Im vorliegenden Falle hat die Vorinstanz der Kindsmutter auf Antrag des Beklagten einen Reinigungseid auferlegt, der sich auf irgendwelchen möglichen Drittverkehr bezog, ohne zuvor festgestellt zu haben, ob und mit welchen bestimmten Dritten die Mutter verdächtigen Umgang gepflogen habe. Die ohne solche Feststellung und entsprechende Beschränkung des Eidesthemas erfolgte Eidesauferlegung ist bundesrechtswidrig, demgemäss auch die aus der Eidesverweigerung gezogene Schlussfolgerung, die Kindsmutter habe ausser mit dem Beklagten und S. noch mit weitern Dritten in der kritischen Zeit geschlechtlich verkehrt, und ebenso die auf diese Annahme gestützte Weigerung, die Klägerinnen zum Beweis dafür zuzulassen, dass S. nicht als Vater in Frage komme, - ganz abgesehen übrigens von der Frage, ob das Kind, das auch Klagepartei ist, durch das Verhalten der Mutter hinsichtlich des Eides in seinen eigenen Beweisrechten geschmälert werden darf.

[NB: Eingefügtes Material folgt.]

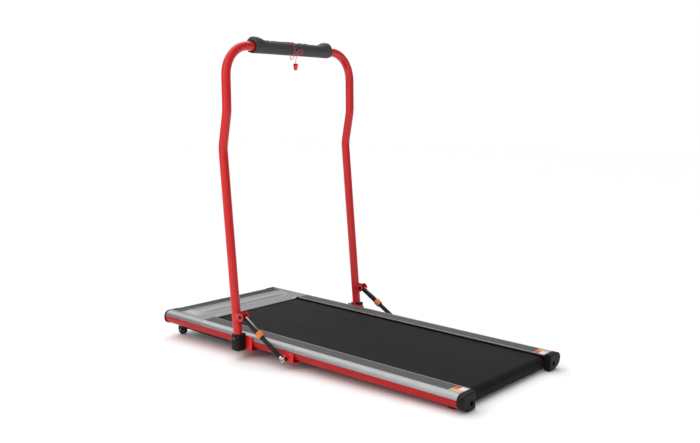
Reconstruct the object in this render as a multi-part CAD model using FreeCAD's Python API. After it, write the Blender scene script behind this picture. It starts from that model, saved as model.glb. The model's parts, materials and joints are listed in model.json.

Das angefochtene Urteil ist daher aufzuheben und die Sache zu neuer Entscheidung unter Beobachtung der dem Bundesrecht entsprechenden Beweislastverteilung an die Vorinstanz zurückzuweisen. Dabei wird einerseits zu beachten sein, dass der Beklagte durch den Verzicht auf die Einvernahme des als Zeuge angerufenen X. wohl auch die Behauptung eines Geschlechtsverkehrs dieses Zeugen mit der Kindsmutter fallen gelassen hat. Anderseits wird, falls erhebliche Zweifel im Sinne des Art. 314 Abs. 2 ZGB verneint werden müssten, zu prüfen sein, ob, wie es der Beklagte - auch noch vor Bundesgericht - behauptet, die Kindsmutter um die Zeit der Empfängnis einen unzüchtigen Lebenswandel geführt hat, wobei es der Vorinstanz selbstverständlich freisteht, die Prüfung dieser Frage vorweg zu nehmen.


BGE 85 II 18 (22):

Demnach erkennt das Bundesgericht:
Die Berufung wird dahin gutgeheissen, dass das angefochtene Urteil aufgehoben und die Sache zu neuer Entscheidung im Sinne der Erwägungen an die Vorinstanz zurückgewiesen wird.